Leaving resulted in a bunch of tears from Owen, and I suspect we may have promised him we’d come back “sometime soon” because he spent the next several days asking if we were going back to the Army Museum and getting pissed when the answer was no. Whoops. Take away message though: you never really know what kids are going to like.
Our second stop of the day was the Luxembourg Garden, an enormous gorgeous garden in the middle of Paris. The place was enormous and included a pretty pond where you could rent toy boats to sail. Chris and Owen took a rest here while I walked around (Fiona being asleep on my back) and found tons of statutes of women who were influential in French history.
This is Margaret d’Anjou, wife to King Henry VI of England. She was an exceptionally driven woman who became the leader of the Lancastrian faction during the Wars of the Roses. Her husband, Henry VI, was mentally ill and had a nasty habit of falling into catatonic states for months and a time. He and Margaret (already hated because she was French and brought essentially no dowry) had an unpopular reign because of their mismanagement, duplicity and habit of playing favorites at court.
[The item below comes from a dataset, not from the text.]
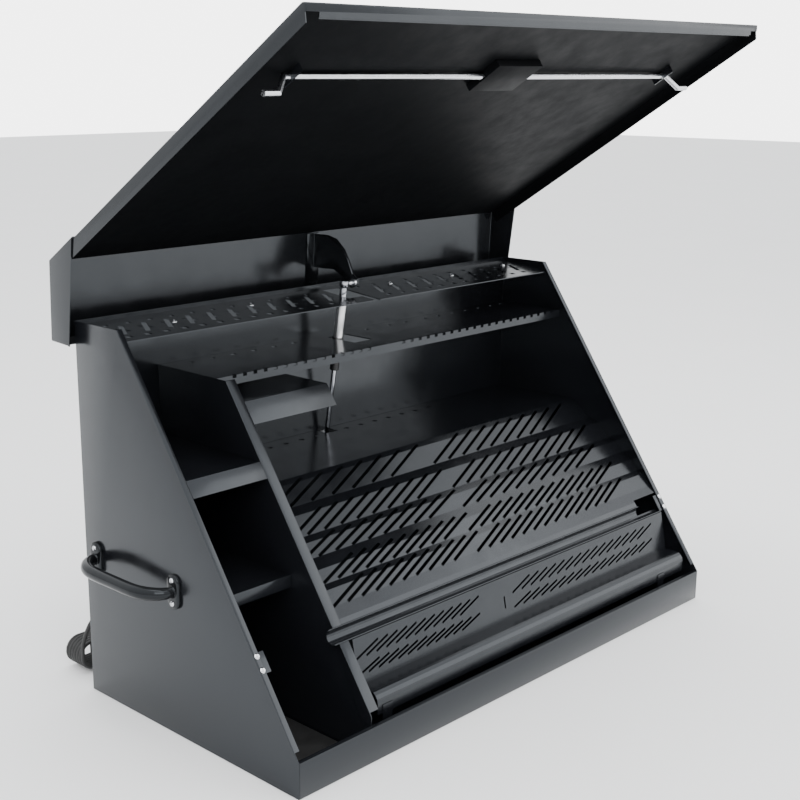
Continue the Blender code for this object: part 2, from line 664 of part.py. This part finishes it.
cabinet()
divider()
top_rack()
middle_shelf()
wrench_rack()
lower_rack()
screwdriver_trough()
left_compartment()
catches()
lid_pivot = pivot("lid_pivot", (0, *HINGE), degrees=-OPEN_DEGREES)
hinge_leaves(lid_pivot)
lid_panel(lid_pivot)
lid_hood(lid_pivot)
strut_arm(lid_pivot)
strut()
latch(lid_pivot)
handles()
cord()
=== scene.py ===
"""Looks of the slant-front tool chest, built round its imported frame. Metres, X right, Y back, Z up."""

import json
import math

import bmesh
import bpy
from mathutils import Matrix, Vector


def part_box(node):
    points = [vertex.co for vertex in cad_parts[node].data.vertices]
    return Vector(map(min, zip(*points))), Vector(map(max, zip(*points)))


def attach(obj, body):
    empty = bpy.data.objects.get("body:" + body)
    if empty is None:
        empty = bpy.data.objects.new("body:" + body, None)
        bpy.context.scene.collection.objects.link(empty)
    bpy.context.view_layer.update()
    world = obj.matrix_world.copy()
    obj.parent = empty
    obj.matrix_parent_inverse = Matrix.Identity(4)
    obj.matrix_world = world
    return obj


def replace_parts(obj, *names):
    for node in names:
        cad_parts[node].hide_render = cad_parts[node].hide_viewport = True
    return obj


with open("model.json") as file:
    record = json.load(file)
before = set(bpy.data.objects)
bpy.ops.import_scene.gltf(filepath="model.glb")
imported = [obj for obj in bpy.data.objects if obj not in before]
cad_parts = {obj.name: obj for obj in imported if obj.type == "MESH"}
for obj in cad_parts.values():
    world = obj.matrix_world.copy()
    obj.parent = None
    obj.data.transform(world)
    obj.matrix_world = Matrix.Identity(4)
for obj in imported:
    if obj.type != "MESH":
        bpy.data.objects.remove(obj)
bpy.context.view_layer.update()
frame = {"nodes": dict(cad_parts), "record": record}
nodes = frame["nodes"]
slots = {entry["node"]: entry["material_slot"] for entry in frame["record"]["subparts"]}

MM = 0.001


# Camera

SENSOR_MM = 36
LENS_MM = 60.03
SHIFT = (0.0569, 0.0294)
CAMERA_PLACE = (-1.4429, -1.2832, 0.8563)
CAMERA_TURN_DEG = (-45.356, 14.757, 0.115)


def camera():
    """A camera at CAMERA_PLACE, turned by azimuth, elevation and roll."""
    data = bpy.data.cameras.new("camera")
    data.sensor_width = SENSOR_MM
    data.lens = LENS_MM
    data.shift_x, data.shift_y = SHIFT
    made = bpy.data.objects.new("camera", data)
    azimuth, elevation, roll = (math.radians(v) for v in CAMERA_TURN_DEG)
    back = Vector((math.sin(azimuth) * math.cos(elevation), -math.cos(azimuth) * math.cos(elevation),
                   math.sin(elevation)))
    right = (-back).cross(Vector((0, 0, 1))).normalized()
    up = right.cross(-back)
    level_right = math.cos(roll) * right + math.sin(roll) * up
    level_up = -math.sin(roll) * right + math.cos(roll) * up
    turn = Matrix((level_right, level_up, back)).transposed()
    made.matrix_world = Matrix.Translation(CAMERA_PLACE) @ turn.to_4x4()
    bpy.context.scene.collection.objects.link(made)
    bpy.context.scene.camera = made


camera()


# Node trees

class Tree:
    """A material with a Principled shader and short calls for its nodes."""

    def __init__(self, name, **sockets):
        self.material = bpy.data.materials.new(name)
        self.material.use_nodes = True
        self.nodes = self.material.node_tree.nodes
        self.links = self.material.node_tree.links
        self.shader = self.nodes["Principled BSDF"]
        self.place = self.nodes.new("ShaderNodeTexCoord").outputs["Object"]
        for socket, value in sockets.items():
            self.shader.inputs[socket.replace("_", " ")].default_value = value

    def noise(self, scale, detail=2.0, roughness=0.5, stretch=None):
        node = self.nodes.new("ShaderNodeTexNoise")
        node.inputs["Scale"].default_value = scale
        node.inputs["Detail"].default_value = detail
        node.inputs["Roughness"].default_value = roughness
        source = self.place
        if stretch:
            mapping = self.nodes.new("ShaderNodeMapping")
            mapping.inputs["Scale"].default_value = stretch
            self.links.new(source, mapping.inputs["Vector"])
            source = mapping.outputs["Vector"]
        self.links.new(source, node.inputs["Vector"])
        return node.outputs["Fac"]

    def spread(self, value, low, high, start=0.3, end=0.7):
        node = self.nodes.new("ShaderNodeMapRange")
        self.links.new(value, node.inputs["Value"])
        node.inputs["From Min"].default_value = start
        node.inputs["From Max"].default_value = end
        node.inputs["To Min"].default_value = low
        node.inputs["To Max"].default_value = high
        return node.outputs["Result"]

    def blend(self, factor, first, second):
        node = self.nodes.new("ShaderNodeMix")
        node.data_type = "RGBA"
        self.links.new(factor, node.inputs["Factor"])
        node.inputs[6].default_value = (*first, 1)
        node.inputs[7].default_value = (*second, 1)
        return node.outputs[2]

    def bump(self, height, distance, strength=1.0, over=None):
        node = self.nodes.new("ShaderNodeBump")
        node.inputs["Distance"].default_value = distance
        node.inputs["Strength"].default_value = strength
        self.links.new(height, node.inputs["Height"])
        if over is not None:
            self.links.new(over, node.inputs["Normal"])
        return node.outputs["Normal"]

    def into(self, socket, value):
        self.links.new(value, self.shader.inputs[socket])


COOL_TINT = (0.86, 0.93, 1.0, 1)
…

When Henry VI was deposed by the Edward of York after the Battle of Towton, he and Margaret and their son went into exile. Henry VI was ultimately captured and imprisoned a few years later, but Margaret’s resistance continued and, through her scheming with a disaffected York lord, Henry VI briefly regained his crown a decade after he lost it. This triumph was short-lived, however; Edward IV regained his throne about six months later. Margaret and her teenaged son, Edward,had brought an army against the Yorks in an effort to defeat the Yorks once and for all, but Edward was killed and Margaret captured at the Battle of Tewkesbury. Henry VI died of “a broken heart” (probably murdered) in the Tower of London a week later. Margaret is a hard character to necessarily feel warm and fuzzy about given some pretty poor choices, such as ordering the deaths of two lords who kept her mad husband safe during a battle and had been promised safe conduct, but she was a woman of great courage and conviction and that makes her fascinating to me.
The park included a large playground, which cost a couple euros each to get into but proved to be very fun. European playground equipment tends to remind me of playground equipment from when I was younger, awesome at the time but which now seems strangely hazardous compared to what we most often see in the United States. Still, my little climbers had a great time and spent a good two hours here despite it being quite chilly. I highly recommend a visit for anyone traveling with children, including bigger ones — the park was separated by age ranges and the “big kids” side had lots of cool looking stuff too.
Afterward, I meant to visit the Pantheon, a structure originally envisioned as a church but repurposed as a burial place for French patriots and distinguished citizens after the French Revolution. People like Voltaire, Victor Hugo and Marie Curie have all been buried there. However, though we were right in the neighborhood we ultimately decided that the kids were too worn out for another visit. Instead, we opted to stroll through the Latin Quarter and grab a crepe. This area has always been one of my favorites in France little streets with tons of restaurants, very diverse and vibrant and with a fun vibe. I originally looked into finding an AirBnB in this area, but regrettably I couldn’t find anything in our price range. Next time we go back though, I’d love to stay in the area.
Tuesday was also the day we took the subway most; we had been mostly walking or taking Ubers the rest of the time. Chris and I are fairly divided on the transportation issue, though we both like walking best when we don’t have two kids to drag along. He prefers Uber because it is so hassle-free and he considers it not overly expensive. I prefer the metro because traffic makes me a crazy person. Paris has an amazing, easy to use subway system (we never waited more a couple minutes for our train) and I like feeling of being constantly in motion, versus sitting in traffic. And it is cheaper.
We had told him before, but for some reason he didn’t really grasp that we were traveling underground until this particular Metro ride. He was shocked.